#### [Records supplied]
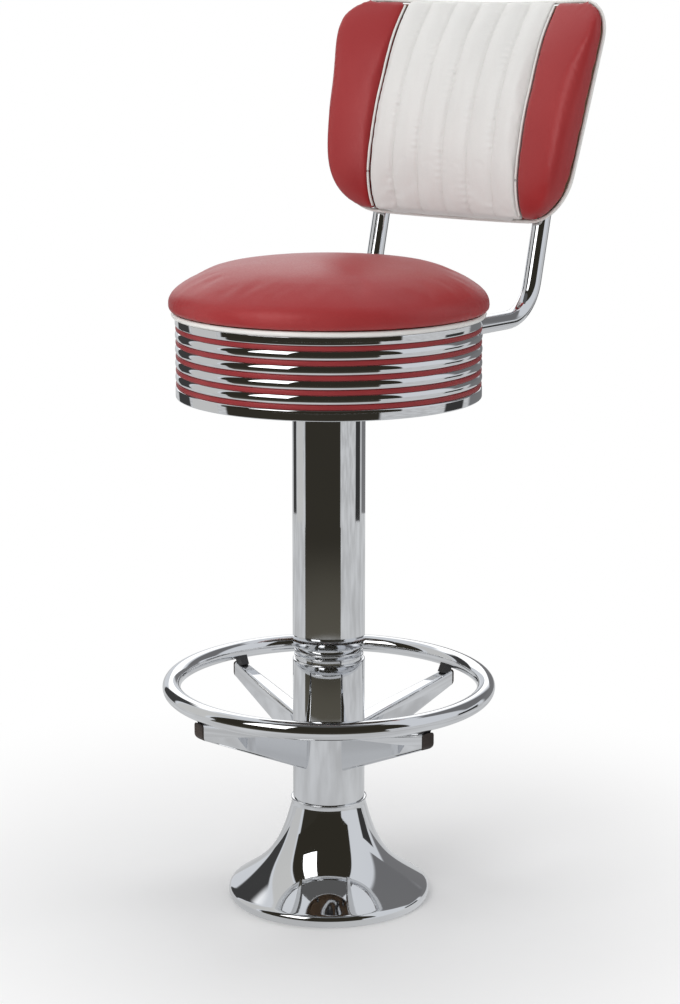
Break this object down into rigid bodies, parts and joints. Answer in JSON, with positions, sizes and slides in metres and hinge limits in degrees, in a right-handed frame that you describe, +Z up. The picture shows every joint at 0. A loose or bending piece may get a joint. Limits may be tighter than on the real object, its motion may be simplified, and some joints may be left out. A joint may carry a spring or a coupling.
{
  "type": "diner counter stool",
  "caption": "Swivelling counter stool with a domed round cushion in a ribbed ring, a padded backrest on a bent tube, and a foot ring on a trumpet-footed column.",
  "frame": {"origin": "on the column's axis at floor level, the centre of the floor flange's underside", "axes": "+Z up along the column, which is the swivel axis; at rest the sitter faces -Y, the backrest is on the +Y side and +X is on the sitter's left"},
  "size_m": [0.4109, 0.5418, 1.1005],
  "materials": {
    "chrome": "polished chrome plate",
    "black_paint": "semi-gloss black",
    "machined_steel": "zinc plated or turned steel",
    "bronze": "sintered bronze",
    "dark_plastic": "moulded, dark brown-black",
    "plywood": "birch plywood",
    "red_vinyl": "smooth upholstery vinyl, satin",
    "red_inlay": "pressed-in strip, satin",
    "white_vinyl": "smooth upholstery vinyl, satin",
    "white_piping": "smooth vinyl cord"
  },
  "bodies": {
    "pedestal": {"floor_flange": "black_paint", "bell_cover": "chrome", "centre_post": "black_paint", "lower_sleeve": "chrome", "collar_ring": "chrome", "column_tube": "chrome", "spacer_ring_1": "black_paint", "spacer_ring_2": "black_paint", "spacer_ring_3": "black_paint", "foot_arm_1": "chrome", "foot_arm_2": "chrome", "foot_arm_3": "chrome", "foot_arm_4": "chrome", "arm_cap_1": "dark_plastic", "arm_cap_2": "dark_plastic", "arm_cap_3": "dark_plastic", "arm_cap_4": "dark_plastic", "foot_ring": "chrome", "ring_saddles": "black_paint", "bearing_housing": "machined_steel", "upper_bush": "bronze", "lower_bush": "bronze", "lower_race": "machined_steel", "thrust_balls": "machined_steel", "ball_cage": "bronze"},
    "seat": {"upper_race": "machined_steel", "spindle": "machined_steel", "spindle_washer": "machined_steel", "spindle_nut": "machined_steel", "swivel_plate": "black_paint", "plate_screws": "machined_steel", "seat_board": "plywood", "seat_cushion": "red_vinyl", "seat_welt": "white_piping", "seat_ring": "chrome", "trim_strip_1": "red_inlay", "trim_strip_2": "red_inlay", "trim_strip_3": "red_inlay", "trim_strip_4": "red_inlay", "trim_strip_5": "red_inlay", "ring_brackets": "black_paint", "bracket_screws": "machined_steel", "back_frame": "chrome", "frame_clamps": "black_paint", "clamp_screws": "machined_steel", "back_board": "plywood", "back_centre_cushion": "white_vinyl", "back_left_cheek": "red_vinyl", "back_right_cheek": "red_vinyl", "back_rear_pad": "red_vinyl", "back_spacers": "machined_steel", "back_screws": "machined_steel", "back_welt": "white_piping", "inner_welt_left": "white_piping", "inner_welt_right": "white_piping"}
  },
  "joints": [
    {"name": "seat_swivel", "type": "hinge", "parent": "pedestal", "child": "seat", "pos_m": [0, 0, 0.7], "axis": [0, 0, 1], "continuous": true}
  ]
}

---

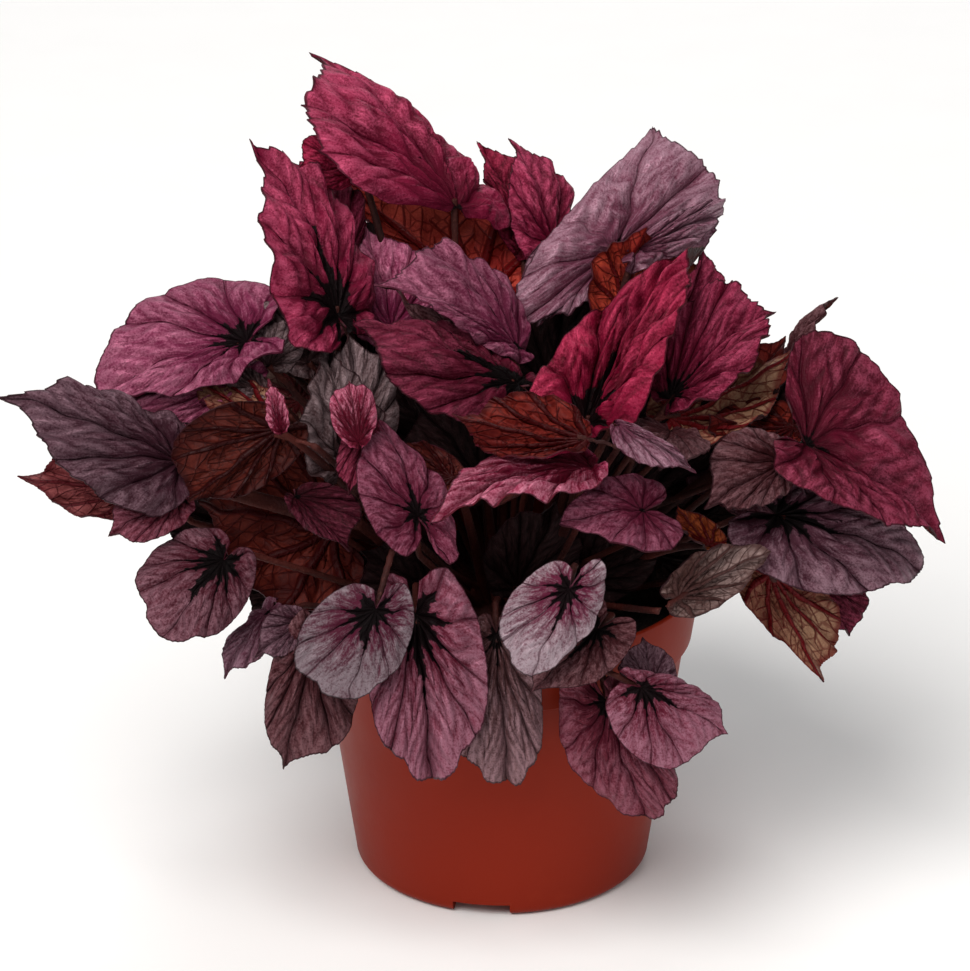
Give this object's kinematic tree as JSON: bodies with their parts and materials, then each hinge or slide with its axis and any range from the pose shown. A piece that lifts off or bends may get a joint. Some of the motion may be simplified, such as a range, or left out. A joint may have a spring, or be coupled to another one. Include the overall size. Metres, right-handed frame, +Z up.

--

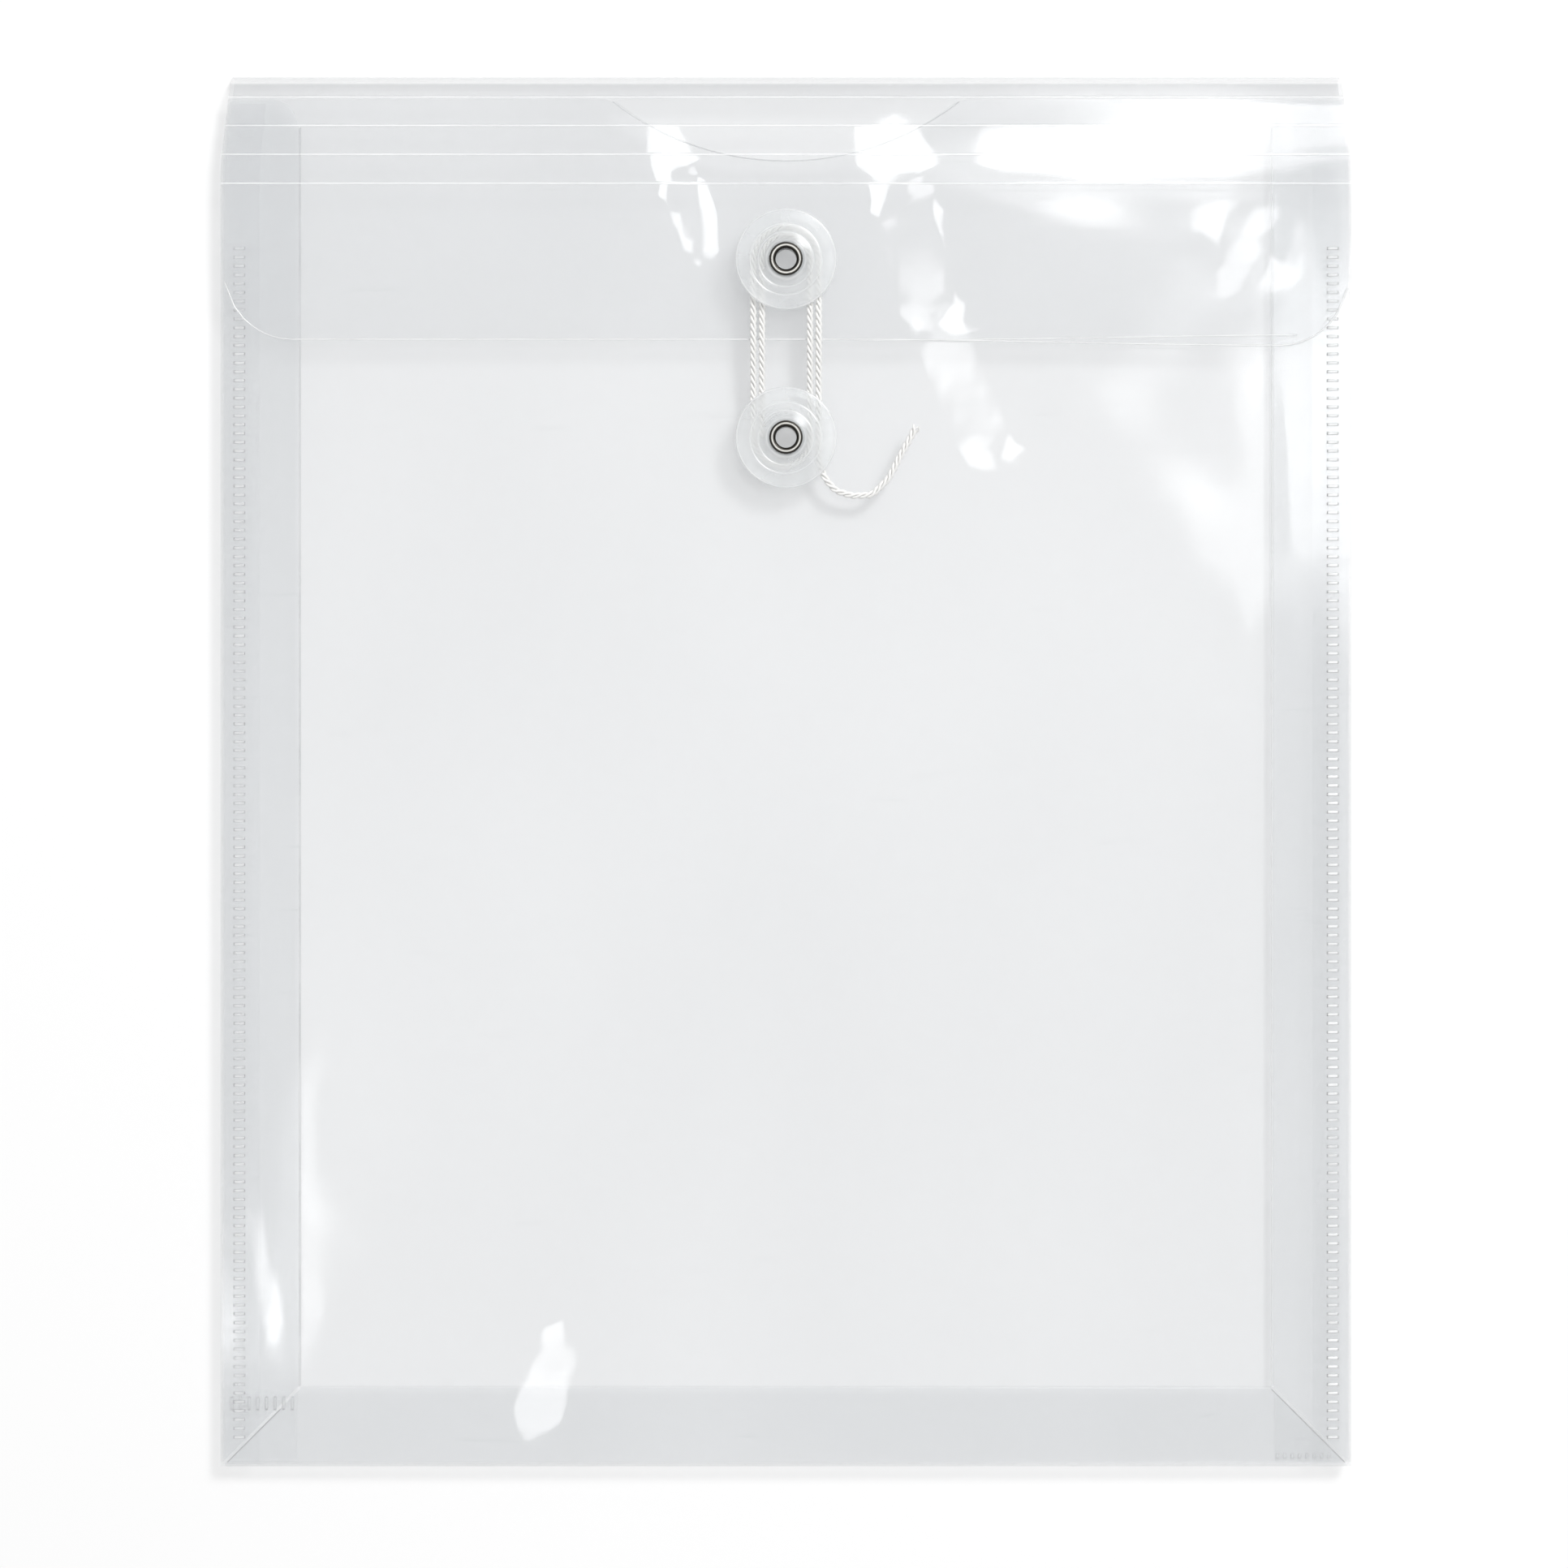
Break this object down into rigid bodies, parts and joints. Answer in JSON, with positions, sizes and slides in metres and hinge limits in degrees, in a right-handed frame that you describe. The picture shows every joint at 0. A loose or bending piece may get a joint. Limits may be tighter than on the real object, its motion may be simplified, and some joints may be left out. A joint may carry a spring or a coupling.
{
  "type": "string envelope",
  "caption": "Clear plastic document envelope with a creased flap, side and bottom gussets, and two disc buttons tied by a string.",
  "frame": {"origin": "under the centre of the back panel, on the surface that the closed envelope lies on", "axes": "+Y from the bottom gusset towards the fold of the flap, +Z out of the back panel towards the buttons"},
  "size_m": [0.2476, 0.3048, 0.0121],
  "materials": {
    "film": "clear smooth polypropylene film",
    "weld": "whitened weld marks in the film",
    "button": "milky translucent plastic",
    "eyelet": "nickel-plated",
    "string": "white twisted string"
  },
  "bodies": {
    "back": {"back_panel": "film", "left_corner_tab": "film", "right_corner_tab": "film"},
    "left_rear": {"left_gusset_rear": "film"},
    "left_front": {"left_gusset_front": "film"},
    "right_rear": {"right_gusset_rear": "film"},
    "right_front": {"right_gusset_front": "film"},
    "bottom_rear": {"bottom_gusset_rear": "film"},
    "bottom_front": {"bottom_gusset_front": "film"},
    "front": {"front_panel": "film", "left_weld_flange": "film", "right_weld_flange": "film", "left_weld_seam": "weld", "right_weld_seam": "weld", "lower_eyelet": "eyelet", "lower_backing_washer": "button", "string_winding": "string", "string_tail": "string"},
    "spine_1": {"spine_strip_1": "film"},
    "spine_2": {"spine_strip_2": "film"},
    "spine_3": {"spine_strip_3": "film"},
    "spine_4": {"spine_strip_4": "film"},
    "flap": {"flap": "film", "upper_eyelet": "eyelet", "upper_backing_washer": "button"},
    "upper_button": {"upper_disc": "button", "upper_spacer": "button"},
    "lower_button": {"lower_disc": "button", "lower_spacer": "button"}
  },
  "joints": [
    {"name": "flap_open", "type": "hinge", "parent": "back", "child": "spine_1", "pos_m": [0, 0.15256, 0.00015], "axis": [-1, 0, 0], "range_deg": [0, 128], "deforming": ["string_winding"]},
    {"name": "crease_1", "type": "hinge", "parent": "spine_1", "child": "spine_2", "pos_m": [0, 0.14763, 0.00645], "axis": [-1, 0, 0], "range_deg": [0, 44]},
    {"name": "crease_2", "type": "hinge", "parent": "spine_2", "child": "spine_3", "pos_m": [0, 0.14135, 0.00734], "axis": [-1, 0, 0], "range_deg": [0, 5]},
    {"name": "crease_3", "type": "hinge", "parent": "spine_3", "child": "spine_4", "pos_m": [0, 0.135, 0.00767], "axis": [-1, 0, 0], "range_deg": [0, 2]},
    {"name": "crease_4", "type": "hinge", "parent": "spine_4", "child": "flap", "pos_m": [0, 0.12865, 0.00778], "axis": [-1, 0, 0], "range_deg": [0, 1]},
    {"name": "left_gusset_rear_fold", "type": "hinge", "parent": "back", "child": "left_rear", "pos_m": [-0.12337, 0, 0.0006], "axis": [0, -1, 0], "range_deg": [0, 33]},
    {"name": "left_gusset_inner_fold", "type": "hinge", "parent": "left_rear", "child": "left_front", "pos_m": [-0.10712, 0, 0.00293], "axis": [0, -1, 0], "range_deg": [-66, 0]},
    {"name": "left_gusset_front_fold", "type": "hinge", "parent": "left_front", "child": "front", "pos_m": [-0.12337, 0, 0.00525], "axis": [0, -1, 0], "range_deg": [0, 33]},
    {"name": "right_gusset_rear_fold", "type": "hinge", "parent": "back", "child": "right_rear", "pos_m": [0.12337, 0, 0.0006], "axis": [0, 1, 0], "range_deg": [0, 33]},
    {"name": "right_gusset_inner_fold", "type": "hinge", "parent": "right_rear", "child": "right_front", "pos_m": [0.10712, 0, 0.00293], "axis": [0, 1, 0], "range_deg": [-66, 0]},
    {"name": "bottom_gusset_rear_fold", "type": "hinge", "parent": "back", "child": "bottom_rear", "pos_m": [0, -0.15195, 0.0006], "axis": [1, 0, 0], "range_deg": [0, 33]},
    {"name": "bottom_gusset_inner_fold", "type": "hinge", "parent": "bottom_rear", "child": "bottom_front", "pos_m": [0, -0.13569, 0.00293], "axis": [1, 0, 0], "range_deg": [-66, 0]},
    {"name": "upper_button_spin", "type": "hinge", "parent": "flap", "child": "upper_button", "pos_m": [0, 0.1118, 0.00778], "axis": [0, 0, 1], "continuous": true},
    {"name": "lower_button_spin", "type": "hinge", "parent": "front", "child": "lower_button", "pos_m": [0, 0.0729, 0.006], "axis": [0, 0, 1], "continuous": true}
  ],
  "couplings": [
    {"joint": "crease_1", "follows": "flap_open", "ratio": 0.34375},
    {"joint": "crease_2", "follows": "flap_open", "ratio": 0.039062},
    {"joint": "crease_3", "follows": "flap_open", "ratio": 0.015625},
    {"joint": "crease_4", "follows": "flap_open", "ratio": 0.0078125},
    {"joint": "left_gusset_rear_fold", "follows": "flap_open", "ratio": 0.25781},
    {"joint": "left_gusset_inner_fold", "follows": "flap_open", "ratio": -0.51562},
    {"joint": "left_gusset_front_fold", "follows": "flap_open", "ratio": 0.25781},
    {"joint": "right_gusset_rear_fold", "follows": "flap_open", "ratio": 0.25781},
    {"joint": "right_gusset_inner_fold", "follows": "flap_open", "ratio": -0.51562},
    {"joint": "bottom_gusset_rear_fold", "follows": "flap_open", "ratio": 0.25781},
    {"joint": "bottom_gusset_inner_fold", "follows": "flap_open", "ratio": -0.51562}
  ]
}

#### [Exercise instructions]
Within the entries above, report how many lines include "shows", and keep the answer to the number.

#### [Result]
2